Meine Tante Ira ist 75 Jahre alt und lebt in der Ukraine. Stell dir vor, neulich hat Ira gesagt, sie würde ihr Leben hergeben, damit Putin krepiert, sie würde keinen Moment zögern. Und das ist dieselbe Tante Ira, die noch vor 20 Jahren Russland geliebt hat. Sie fand Leningrad die schönste Stadt der Welt und hatte so eine hohe Meinung von der russischen Kultur. Jetzt sagt sie sowas. Es ist nichts mehr da außer Hass.

Schlimm ist, dass sie nicht nur töten, sondern auch die Menschen verändern. Sie kamen, um sie zu 'denazifizieren'. Am Ende produzieren sie Menschen, die sie hassen. Was für ein Idiot muss man sein, um sich so viele Feinde zu machen.

Ich bin geschockt. Ich habe ja auch diesen Hass, der mich quält. Der sitzt so tief, ich weiß nicht, was ich damit machen soll. In der ersten Woche habe ich einige Male geweint. Dann traf ich meinen Freund Ljoscha und auch er fängt an zu weinen. Ljoscha weint. Wie weit muss man die Menschen bringen?

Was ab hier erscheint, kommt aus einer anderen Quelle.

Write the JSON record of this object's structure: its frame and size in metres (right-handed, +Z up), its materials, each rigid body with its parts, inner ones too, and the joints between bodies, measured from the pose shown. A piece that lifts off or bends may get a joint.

Ljoscha hat überhaupt niemanden in der Ukraine. Er ist wahrscheinlich weiter weg von der Ukraine als ich von Australien. Trotzdem quält es ihn so stark.

Neun Menschen würde ich als meine Freunde bezeichnen und sie alle erleben das so. Wenn wir uns treffen, um das zu besprechen, fühlen wir uns wie Nationalverräter.

Hast du daran gedacht auszureisen?

Verstehst du, ich habe ja meinen Sohn hier. Es gibt Sachen, die mich hier halten, ich weiß nicht warum.

Du lebst in einem Staat, der die ganze Zeit Druck auf dich ausübt. Du fühlst dich gut mit neun Menschen, aber du wirst nie so sein, wie das Regime dich haben möchte. Mein Freund ist auch aus Belarus ausgereist, weil er immer diesen Druck spürte, und er hat mich gefragt, warum reist Anton nicht aus, der könnte doch ein toller Spezialist hier sein.

Es gibt bei Tschechow so einen Helden, Onkel Wanja. Beckett hat auch solche Helden, Estragon und Wladimir in "Warten auf Godot". Das sind Menschen, die sehr in sich gekehrt sind. Ich bin auch so ein Mensch, ich bin ein Oblomow, der immer im Bett liegt. Ich habe keine Expansion in mir, keine Leidenschaft, das ist mein Problem.

Als der Krieg noch nicht begonnen hatte, aber mir klar wurde, dass es Krieg geben wird, fing ich an, ukrainischen Krankenhäusern Geld zu überweisen. Als es noch möglich war.

Aber Du hast doch gar kein Geld?

Ich habe überwiesen, was ich konnte. Das sind Kopeken, aber ich hatte das Gefühl, wenigstens etwas zu tun. Jetzt empfinde ich nur noch Scham.